May finally agreed to go with the men and two other girls. A few days into their journey across Burma, May realized she had been tricked. But it was too late to escape. She wound up at a brothel in Malaysia with some 200 Chinese women. “I was sick the first time the Malaysian pimp inspected us. We refused to give into him, so the pimp got angry,” she said.

May’s pimp confined her and another Chinese girl to a small house outside Kuala Lumpur. She was forced to have sex with a Malaysian man who stayed in her room for seven days. “There was a guard watching over me the whole time. He never let me go outside, not even to eat. The guard brought all my food into the room,” she said.

May says she cried at first and tried to resist, but the man beat her. “That whole week, I never said a single word to him. I was too afraid,” she said.

May spent almost two years prostituting herself in slave-like conditions. Then Malaysian police found her, and she was returned to China.

May is now married with a one year old son. But she’s too ashamed to talk to her husband about her time in Malaysia.

The Chinese government says it’s trying to crack down on the trade in women and children. But many traffickers still return to the same villages looking for new victims.

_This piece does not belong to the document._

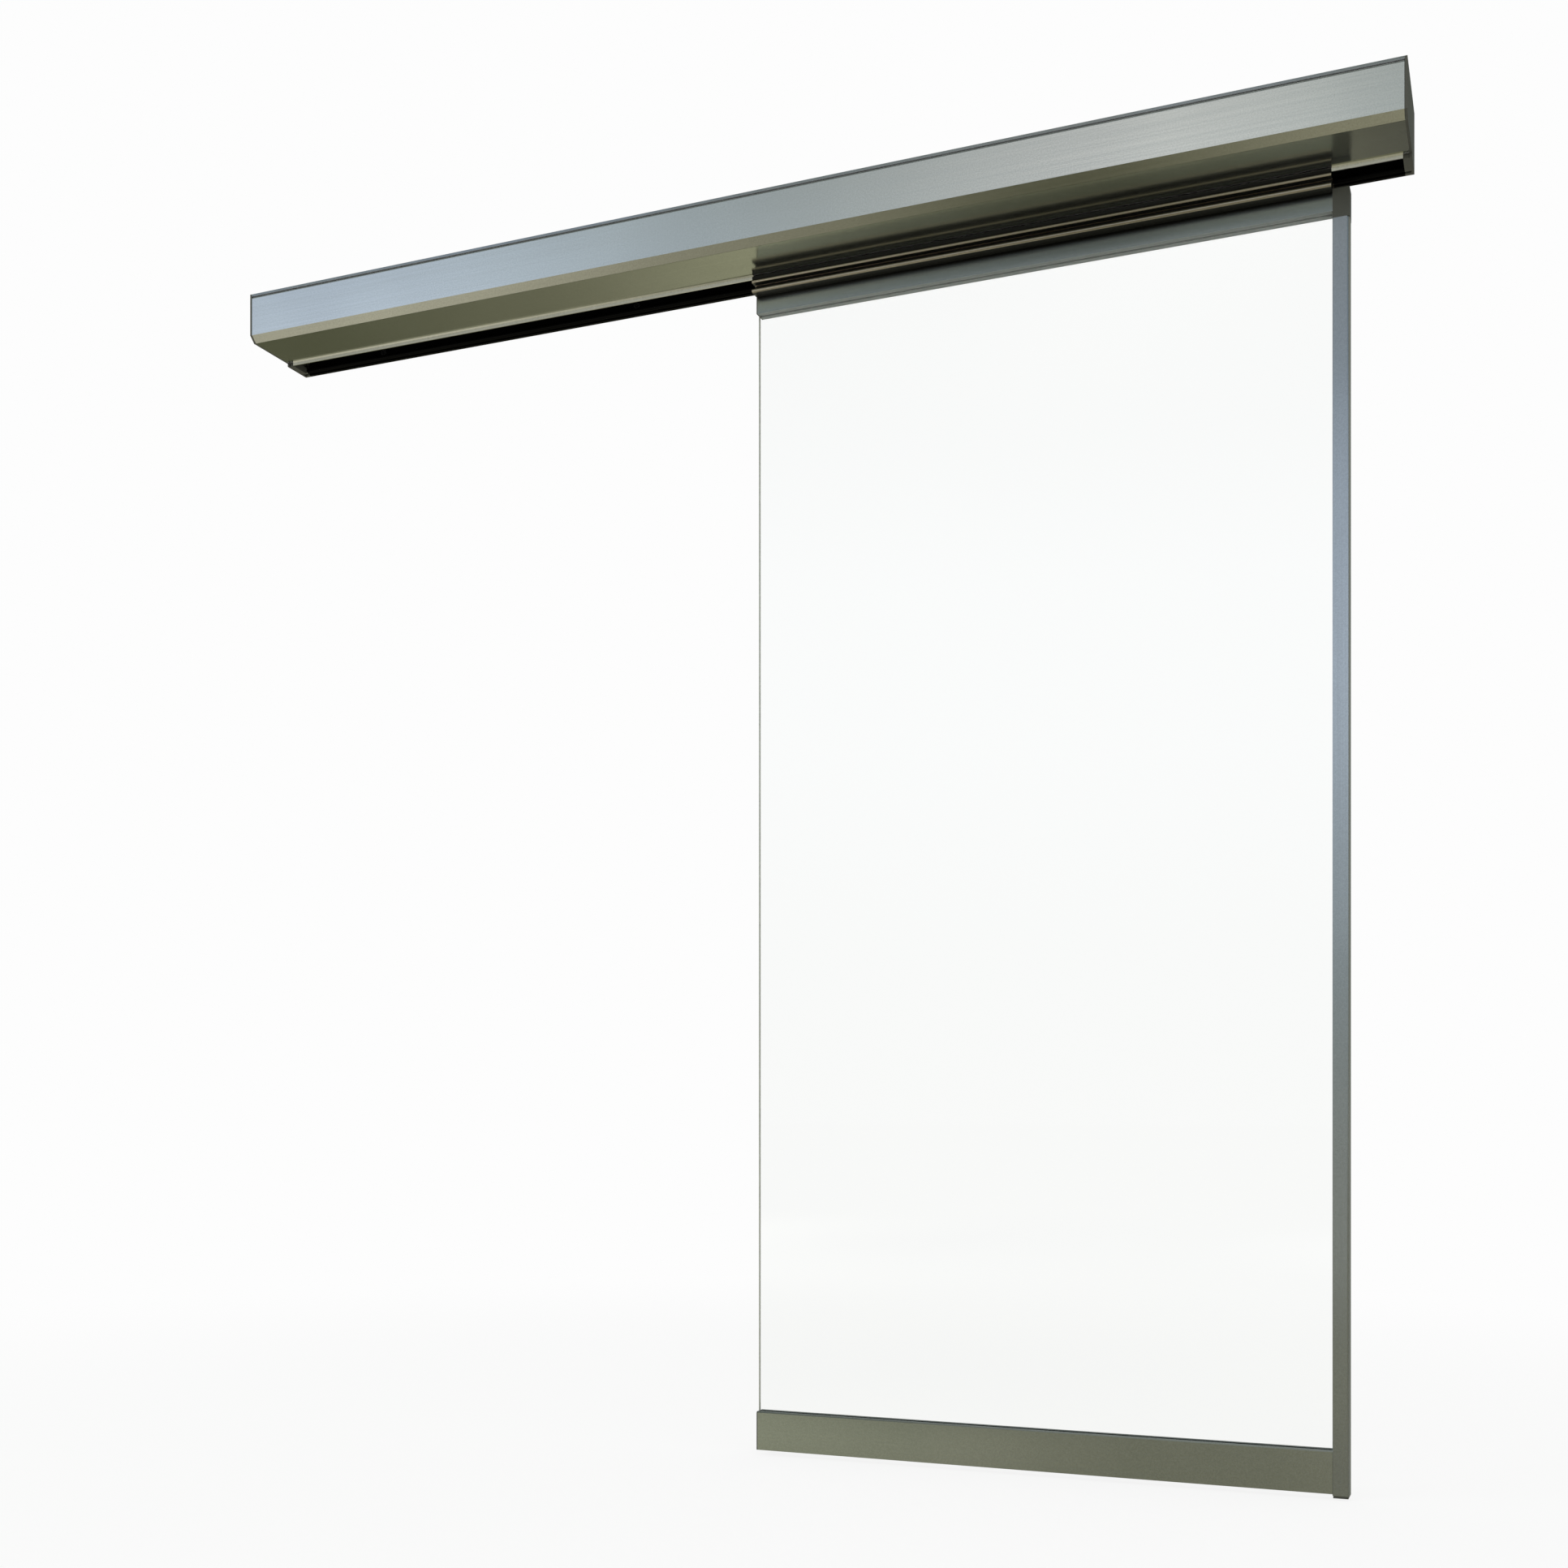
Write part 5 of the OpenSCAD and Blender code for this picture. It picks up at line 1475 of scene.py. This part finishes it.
        # Uncoated paper: the eye sees plain white, with the soft shadow of the door on it
        made = bpy.data.materials.new("matt paper floor")
        tree = blank_tree(made)
        seen, in_mirror = self._ways(tree)
        place = add_node(tree, "ShaderNodeTexCoord").outputs["Object"]
        away = add_node(tree, "ShaderNodeVectorMath", {0: place}, operation="LENGTH")
        near, more = self.near_white
        through = add_node(tree, "ShaderNodeLightPath").outputs["Is Transmission Ray"]
        shares = {0: through, 1: more, 2: near}
        least = add_node(tree, "ShaderNodeMath", shares, operation="MULTIPLY_ADD")
        start, end = self.white_from
        reach = {"Value": away, "From Min": start, "From Max": end, "To Min": least}
        share = add_node(tree, "ShaderNodeMapRange", reach, interpolation_type="SMOOTHSTEP")
        white = add_node(tree, "ShaderNodeMath", {0: seen, 1: share}, operation="MULTIPLY")
        paper = add_node(tree, "ShaderNodeBsdfDiffuse", {"Color": linear(self.paper)})
        glow = add_node(tree, "ShaderNodeEmission", {"Color": linear(self.white)})
        # In the mirror the floor glows with painted light: its base colour laid with painted pools
        # of light and shade
        tones = self._tones(tree, place, linear(self.floor_base), self.painted_floor_pools)
        mirrored = add_node(tree, "ShaderNodeEmission", {"Color": tones})
        own = add_node(tree, "ShaderNodeMixShader", {0: in_mirror, 1: paper, 2: mirrored})
        mixed = add_node(tree, "ShaderNodeMixShader", {0: white, 1: own, 2: glow})
        add_node(tree, "ShaderNodeOutputMaterial", {"Surface": mixed})
        mesh.materials.append(made)
        as_object(mesh)

    @staticmethod
    def _ways(tree: bpy.types.NodeTree) -> tuple[bpy.types.Node, bpy.types.Node]:
        """Tells apart what the camera sees, straight or through the glass, and what metal mirrors.

        Args:
            tree: the node tree.

        Returns:
            A node that gives 1 for the first, and one that gives 1 for the second.
        """
        path = add_node(tree, "ShaderNodeLightPath").outputs
        through, depth = path["Is Transmission Ray"], path["Glossy Depth"]
        bounced = add_node(tree, "ShaderNodeMath", {0: depth, 1: 0.5}, operation="GREATER_THAN")
        later = add_node(tree, "ShaderNodeMath", {0: through, 1: bounced}, operation="MULTIPLY")
        clear = add_node(tree, "ShaderNodeMath", {0: through, 1: later}, operation="SUBTRACT")
        seen, in_mirror = (
            add_node(tree, "ShaderNodeMath", {0: path[ray], 1: other}, operation="MAXIMUM")
            for ray, other in (("Is Camera Ray", clear), ("Is Glossy Ray", later))
        )
        return seen, in_mirror

    @staticmethod
    def _tones(
        tree: bpy.types.NodeTree, place: Feed, colour: Colour | Feed, tones: tuple[Tone, ...]
    ) -> bpy.types.Node:
        """Lays soft round tones over a base colour.

        Args:
            tree: the node tree.
            place: the point or direction that is looked at.
            colour: the base colour, or what gives it.
            tones: the tones, in order.

        Returns:
            The node that gives the colour.
        """
        for tone in tones:
            ball = {"Vector": place, "Location": tone.centre, "Scale": tone.reach}
            near = add_node(tree, "ShaderNodeMapping", ball, vector_type="TEXTURE")
            fade = add_node(tree, "ShaderNodeTexGradient", {0: near}, gradient_type="SPHERICAL")
            weight = {"Value": fade.outputs["Fac"], "To Max": tone.weight}
            soft = add_node(tree, "ShaderNodeMapRange", weight, interpolation_type="SMOOTHSTEP")
            laid = {0: soft, 6: colour, 7: tone.light()}
            colour = add_node(tree, "ShaderNodeMix", laid, data_type="RGBA")
        return colour

    def _world(self) -> bpy.types.World:
        """Makes the world: white to the camera, a soft dome to matt surfaces, a studio to metal.

        Returns:
            The world.
        """
        world = bpy.data.worlds.new("studio")
        tree = blank_tree(world)
        way = add_node(tree, "ShaderNodeTexCoord").outputs["Generated"]
        axes = add_node(tree, "ShaderNodeSeparateXYZ", {0: way}).outputs
        rise = {"Value": axes["Z"], "From Min": -1.0, "From Max": 1.0}
        level = add_node(tree, "ShaderNodeMapRange", rise)
        ramp = add_node(tree, "ShaderNodeValToRGB", {0: level})
        stops = ramp.color_ramp.elements
        while len(stops) < len(self.walls):
            stops.new(1.0)
        for stop, (degrees, colour) in zip(stops, self.walls):
            stop.position = (math.sin(math.radians(degrees)) + 1) / 2
            stop.color = linear(colour)
        start, end, most = self.behind_from
        back = {"Value": axes["Y"], "From Min": start, "From Max": end, "To Max": most}
        seen, in_mirror = self._ways(tree)
        front = self._tones(tree, way, ramp, self.wall_tones)
        rear = add_node(tree, "ShaderNodeMapRange", back)
        mix = {0: rear, 6: front, 7: linear(self.behind)}
        studio = add_node(tree, "ShaderNodeMix", mix, data_type="RGBA")
        mix = {0: in_mirror, 6: linear(self.dome), 7: studio}
        lit = add_node(tree, "ShaderNodeMix", mix, data_type="RGBA")
        mix = {0: seen, 6: lit, 7: linear(self.white)}
        colour = add_node(tree, "ShaderNodeMix", mix, data_type="RGBA")
        glow = add_node(tree, "ShaderNodeBackground", {0: colour, 1: 1.0})
        add_node(tree, "ShaderNodeOutputWorld", {0: glow})
        world.cycles.sampling_method = "NONE"
        return world

    def _lamp(self, scene: bpy.types.Scene, box: SoftBox) -> None:
        """Hangs a lamp, out of sight of metal and glass.

        Args:
            scene: the scene that it lights.
            box: the lamp.
        """
        data = bpy.data.lights.new(box.name, "AREA")
        data.size, data.energy = box.size, box.power
        lamp = bpy.data.objects.new(box.name, data)
        lamp.visible_glossy = lamp.visible_transmission = False
        lamp.location = box.place
        way = Vector(self.aim) - Vector(box.place)
        lamp.rotation_euler = way.to_track_quat("-Z", "Y").to_euler()
        scene.collection.objects.link(lamp)


@dataclass
class CadNodes:
    """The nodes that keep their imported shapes, each dressed in the finish of its slot.

    Attributes:
        own: the finish of each node that differs from the rest of its slot.
    """

    own: dict[str, Finish] = field(
        default_factory=lambda: {
            "closing_stile": STILE_FINISH,
            "clamp_rail_front": TOP_RAIL_FINISH,
            "clamp_rail_back": BACK_RAIL_FINISH,
            "hanger_profile": HANGER_FINISH,
            "clamp_gaskets": GLAZING_GREY,
        }
    )

    def dress(self) -> None:
        """Gives every shown node its material."""
        for part in frame["record"]["subparts"]:
            name, slot = part["node"], part["material_slot"]
            node, finish = frame["nodes"][name], self.own.get(name, FINISHES[Slot(slot)])
            node.data.materials.clear()
            node.data.materials.append(finish.material())
            LOG.info("%s: %s", name, finish.name)


def main() -> None:
    """Builds the dressed door and its picture."""
    logging.basicConfig(level=logging.INFO, format="%(name)s: %(message)s")
    Studio().build()
    CadNodes().dress()
    GlassPane().build()
    EdgeBrush().build()
    RunningGear().build()
    SmallFasteners().build()


if __name__ == "__main__":
    main()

Yingxiang’s mother identified two men from her village whom she believes abducted her daughter. But the police failed to press charges. “Police arrested the men twice, and just let them go again. We don’t have any evidence, so there’s nothing the police can do,” she said.

Xiao Yu still treasures her sister’s last letter from Malaysia. “Dear Dad and Mom, I hope you’re well. Dad, you asked me to send money home, but I’m sorry I still can’t send you anything," she said. "I am very sick in Malaysia, and I can’t adjust to the life here.”

The family never heard from her again.